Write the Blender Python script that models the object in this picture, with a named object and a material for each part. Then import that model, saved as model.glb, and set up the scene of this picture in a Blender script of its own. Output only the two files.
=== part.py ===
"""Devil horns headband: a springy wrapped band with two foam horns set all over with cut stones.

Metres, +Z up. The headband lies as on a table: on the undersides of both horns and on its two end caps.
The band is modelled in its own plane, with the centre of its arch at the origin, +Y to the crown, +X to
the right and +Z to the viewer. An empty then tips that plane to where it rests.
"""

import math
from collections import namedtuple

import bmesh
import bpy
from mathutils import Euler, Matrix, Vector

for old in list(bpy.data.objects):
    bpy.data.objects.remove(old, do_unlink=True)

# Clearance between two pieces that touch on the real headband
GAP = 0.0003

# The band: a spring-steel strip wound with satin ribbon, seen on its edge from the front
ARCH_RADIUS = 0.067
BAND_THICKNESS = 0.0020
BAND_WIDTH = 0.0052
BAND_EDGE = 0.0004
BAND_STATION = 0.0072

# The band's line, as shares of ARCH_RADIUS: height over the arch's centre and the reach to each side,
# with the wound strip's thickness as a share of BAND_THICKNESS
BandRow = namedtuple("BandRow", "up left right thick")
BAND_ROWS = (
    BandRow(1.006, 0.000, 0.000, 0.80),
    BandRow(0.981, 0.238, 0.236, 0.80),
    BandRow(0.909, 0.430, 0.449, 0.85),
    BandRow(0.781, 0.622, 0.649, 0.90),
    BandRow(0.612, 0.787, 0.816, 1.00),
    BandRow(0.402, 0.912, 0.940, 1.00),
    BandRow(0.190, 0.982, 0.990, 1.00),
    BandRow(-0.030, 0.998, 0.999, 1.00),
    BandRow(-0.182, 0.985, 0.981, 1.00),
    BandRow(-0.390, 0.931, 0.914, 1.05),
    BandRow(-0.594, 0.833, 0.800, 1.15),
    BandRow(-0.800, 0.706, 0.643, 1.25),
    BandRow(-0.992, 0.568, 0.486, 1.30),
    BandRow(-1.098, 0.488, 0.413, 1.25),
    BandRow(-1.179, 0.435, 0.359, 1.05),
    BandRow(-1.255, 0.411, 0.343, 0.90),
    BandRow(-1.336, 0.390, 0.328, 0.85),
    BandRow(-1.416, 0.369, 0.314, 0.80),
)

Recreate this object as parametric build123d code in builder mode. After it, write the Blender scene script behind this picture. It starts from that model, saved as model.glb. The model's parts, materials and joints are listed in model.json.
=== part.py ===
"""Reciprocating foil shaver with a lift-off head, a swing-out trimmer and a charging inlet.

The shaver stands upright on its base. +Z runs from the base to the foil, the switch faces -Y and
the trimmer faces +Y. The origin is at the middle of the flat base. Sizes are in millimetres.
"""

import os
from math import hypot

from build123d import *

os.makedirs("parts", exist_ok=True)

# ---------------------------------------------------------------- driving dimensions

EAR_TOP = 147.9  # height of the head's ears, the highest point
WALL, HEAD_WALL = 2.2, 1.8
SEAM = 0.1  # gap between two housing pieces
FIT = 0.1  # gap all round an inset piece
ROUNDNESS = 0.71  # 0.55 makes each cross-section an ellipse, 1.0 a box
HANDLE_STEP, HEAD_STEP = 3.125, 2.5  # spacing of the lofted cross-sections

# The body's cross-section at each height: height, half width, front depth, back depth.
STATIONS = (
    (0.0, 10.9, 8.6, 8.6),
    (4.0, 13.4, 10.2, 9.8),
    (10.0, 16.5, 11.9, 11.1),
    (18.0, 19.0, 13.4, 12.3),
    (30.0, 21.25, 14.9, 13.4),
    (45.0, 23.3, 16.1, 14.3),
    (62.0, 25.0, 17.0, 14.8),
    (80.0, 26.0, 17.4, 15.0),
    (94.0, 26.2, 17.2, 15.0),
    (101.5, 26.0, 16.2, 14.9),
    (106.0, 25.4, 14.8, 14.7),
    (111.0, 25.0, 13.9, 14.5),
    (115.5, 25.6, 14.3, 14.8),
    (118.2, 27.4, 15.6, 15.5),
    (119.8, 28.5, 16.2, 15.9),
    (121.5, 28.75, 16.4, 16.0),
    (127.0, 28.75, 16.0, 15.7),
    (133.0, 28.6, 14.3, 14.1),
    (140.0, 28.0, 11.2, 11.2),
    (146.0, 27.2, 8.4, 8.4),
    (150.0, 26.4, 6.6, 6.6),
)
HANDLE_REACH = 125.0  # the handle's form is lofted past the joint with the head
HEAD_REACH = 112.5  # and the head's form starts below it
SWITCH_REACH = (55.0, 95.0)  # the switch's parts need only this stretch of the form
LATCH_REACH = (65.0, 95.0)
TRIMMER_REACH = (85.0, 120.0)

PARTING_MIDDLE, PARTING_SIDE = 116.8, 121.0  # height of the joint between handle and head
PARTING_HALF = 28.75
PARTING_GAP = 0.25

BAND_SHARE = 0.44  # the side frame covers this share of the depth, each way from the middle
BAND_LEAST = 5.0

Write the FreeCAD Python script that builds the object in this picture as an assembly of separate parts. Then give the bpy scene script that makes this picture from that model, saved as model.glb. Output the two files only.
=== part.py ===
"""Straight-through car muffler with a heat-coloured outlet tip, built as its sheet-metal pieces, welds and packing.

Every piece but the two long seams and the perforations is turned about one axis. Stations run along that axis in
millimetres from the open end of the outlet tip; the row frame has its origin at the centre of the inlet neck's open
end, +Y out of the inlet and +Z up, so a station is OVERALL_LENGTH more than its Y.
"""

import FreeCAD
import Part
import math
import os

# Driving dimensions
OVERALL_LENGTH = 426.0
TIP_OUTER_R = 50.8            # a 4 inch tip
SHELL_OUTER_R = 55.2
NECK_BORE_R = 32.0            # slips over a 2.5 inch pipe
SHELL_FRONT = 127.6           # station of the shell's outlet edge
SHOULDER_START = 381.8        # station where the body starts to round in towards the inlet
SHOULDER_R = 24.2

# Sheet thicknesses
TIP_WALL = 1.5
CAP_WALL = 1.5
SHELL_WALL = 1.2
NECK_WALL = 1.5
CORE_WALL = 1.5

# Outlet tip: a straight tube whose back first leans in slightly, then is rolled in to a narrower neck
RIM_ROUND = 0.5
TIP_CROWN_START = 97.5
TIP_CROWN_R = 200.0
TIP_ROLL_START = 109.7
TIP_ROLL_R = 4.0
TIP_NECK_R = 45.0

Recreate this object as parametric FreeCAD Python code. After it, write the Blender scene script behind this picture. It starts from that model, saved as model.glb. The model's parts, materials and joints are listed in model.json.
----
> _WHAT YOU ARE ASKED TO DO_
What you return should be the lines from the start of the data through the line with "BAND_STATION = 0.0072", quoted exactly and nothing more.

> _WORKED ANSWER_
Write the Blender Python script that models the object in this picture, with a named object and a material for each part. Then import that model, saved as model.glb, and set up the scene of this picture in a Blender script of its own. Output only the two files.
=== part.py ===
"""Devil horns headband: a springy wrapped band with two foam horns set all over with cut stones.

Metres, +Z up. The headband lies as on a table: on the undersides of both horns and on its two end caps.
The band is modelled in its own plane, with the centre of its arch at the origin, +Y to the crown, +X to
the right and +Z to the viewer. An empty then tips that plane to where it rests.
"""

import math
from collections import namedtuple

import bmesh
import bpy
from mathutils import Euler, Matrix, Vector

for old in list(bpy.data.objects):
    bpy.data.objects.remove(old, do_unlink=True)

# Clearance between two pieces that touch on the real headband
GAP = 0.0003

# The band: a spring-steel strip wound with satin ribbon, seen on its edge from the front
ARCH_RADIUS = 0.067
BAND_THICKNESS = 0.0020
BAND_WIDTH = 0.0052
BAND_EDGE = 0.0004
BAND_STATION = 0.0072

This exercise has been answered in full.